Task prompt: Search the data for the string "materials" and extract every line where it appears.

Recorded information:
##########

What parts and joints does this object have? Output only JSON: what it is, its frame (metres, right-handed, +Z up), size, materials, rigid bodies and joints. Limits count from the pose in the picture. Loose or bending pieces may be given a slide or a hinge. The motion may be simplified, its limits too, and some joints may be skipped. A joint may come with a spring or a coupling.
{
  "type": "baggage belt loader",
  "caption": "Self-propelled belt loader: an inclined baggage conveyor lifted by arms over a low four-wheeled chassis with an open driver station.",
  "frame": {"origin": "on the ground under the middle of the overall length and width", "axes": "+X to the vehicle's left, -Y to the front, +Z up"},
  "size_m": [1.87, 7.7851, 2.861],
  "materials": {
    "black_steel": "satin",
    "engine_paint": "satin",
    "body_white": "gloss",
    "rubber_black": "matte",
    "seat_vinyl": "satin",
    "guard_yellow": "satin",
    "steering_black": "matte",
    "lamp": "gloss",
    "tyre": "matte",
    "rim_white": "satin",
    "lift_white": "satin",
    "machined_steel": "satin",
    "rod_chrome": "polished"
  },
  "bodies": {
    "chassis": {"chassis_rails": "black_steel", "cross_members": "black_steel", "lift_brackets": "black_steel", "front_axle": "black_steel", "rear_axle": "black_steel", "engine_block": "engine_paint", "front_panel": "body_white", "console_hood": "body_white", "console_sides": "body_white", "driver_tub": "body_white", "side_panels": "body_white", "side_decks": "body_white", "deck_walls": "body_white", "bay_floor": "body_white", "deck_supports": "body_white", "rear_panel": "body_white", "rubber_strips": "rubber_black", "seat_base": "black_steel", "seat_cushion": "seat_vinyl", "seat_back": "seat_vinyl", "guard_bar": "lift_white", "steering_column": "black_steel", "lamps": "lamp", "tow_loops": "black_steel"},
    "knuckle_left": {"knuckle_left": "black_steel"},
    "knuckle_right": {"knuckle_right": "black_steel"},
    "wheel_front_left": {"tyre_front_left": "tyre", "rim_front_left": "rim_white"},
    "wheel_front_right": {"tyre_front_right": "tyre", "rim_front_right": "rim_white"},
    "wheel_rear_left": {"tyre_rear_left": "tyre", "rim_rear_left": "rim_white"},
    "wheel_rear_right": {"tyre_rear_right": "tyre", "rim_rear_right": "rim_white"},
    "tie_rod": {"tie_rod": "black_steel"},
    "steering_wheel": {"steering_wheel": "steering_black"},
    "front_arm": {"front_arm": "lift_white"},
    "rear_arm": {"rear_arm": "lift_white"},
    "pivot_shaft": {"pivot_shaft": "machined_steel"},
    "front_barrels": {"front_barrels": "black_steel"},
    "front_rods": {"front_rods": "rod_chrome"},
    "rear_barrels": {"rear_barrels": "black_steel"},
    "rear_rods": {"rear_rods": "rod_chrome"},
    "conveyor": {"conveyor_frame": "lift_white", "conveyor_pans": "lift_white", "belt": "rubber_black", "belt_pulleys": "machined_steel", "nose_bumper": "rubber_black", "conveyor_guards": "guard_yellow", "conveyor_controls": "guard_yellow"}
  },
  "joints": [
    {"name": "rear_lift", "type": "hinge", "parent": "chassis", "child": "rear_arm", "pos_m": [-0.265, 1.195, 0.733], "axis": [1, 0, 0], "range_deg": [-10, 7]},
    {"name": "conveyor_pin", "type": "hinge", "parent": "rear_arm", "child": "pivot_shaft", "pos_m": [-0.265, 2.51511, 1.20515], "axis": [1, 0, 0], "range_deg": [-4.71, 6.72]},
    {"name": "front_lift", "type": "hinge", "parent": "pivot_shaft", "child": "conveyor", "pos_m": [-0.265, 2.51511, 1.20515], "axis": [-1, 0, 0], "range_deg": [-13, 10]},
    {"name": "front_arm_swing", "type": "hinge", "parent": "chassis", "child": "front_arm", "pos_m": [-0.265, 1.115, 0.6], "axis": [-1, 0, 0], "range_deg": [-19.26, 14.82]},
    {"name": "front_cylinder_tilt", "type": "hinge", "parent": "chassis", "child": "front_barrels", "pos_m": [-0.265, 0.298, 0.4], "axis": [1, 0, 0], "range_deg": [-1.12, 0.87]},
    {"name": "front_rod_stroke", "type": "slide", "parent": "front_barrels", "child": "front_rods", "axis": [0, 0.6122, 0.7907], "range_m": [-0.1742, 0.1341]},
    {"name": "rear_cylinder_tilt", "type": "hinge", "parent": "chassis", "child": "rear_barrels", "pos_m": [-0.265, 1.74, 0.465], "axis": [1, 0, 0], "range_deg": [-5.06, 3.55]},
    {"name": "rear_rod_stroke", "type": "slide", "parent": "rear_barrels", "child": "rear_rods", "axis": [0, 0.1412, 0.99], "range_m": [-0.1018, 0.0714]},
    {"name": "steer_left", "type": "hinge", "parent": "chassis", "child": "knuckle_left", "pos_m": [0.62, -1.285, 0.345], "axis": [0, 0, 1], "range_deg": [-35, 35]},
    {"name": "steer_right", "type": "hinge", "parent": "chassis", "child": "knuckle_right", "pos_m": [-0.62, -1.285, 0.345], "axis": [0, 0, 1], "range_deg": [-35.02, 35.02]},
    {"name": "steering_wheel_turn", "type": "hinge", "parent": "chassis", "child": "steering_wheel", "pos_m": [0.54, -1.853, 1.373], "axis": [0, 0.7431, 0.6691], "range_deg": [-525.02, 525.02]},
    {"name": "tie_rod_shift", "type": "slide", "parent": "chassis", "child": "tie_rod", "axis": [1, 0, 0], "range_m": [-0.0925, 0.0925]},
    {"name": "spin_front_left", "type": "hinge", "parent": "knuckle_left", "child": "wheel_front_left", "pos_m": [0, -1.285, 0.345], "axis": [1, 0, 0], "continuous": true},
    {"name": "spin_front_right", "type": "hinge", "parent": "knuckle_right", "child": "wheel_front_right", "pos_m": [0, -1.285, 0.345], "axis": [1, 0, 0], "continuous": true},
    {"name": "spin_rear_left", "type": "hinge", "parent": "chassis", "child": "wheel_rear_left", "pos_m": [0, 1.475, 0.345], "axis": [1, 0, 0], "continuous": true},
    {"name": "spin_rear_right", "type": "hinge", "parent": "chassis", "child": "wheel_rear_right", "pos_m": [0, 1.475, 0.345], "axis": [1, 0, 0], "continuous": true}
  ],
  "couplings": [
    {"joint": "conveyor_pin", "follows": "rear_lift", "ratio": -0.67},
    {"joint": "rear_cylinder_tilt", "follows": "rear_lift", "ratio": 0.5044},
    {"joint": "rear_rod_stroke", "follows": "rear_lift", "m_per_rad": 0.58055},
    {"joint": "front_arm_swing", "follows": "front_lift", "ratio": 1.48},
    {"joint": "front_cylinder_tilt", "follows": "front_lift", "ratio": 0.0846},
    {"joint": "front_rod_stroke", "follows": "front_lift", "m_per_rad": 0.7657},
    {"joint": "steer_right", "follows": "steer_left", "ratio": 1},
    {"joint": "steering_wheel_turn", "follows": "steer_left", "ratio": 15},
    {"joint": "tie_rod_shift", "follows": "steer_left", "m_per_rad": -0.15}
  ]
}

##########

Expected answer:
What parts and joints does this object have? Output only JSON: what it is, its frame (metres, right-handed, +Z up), size, materials, rigid bodies and joints. Limits count from the pose in the picture. Loose or bending pieces may be given a slide or a hinge. The motion may be simplified, its limits too, and some joints may be skipped. A joint may come with a spring or a coupling.
  "materials": {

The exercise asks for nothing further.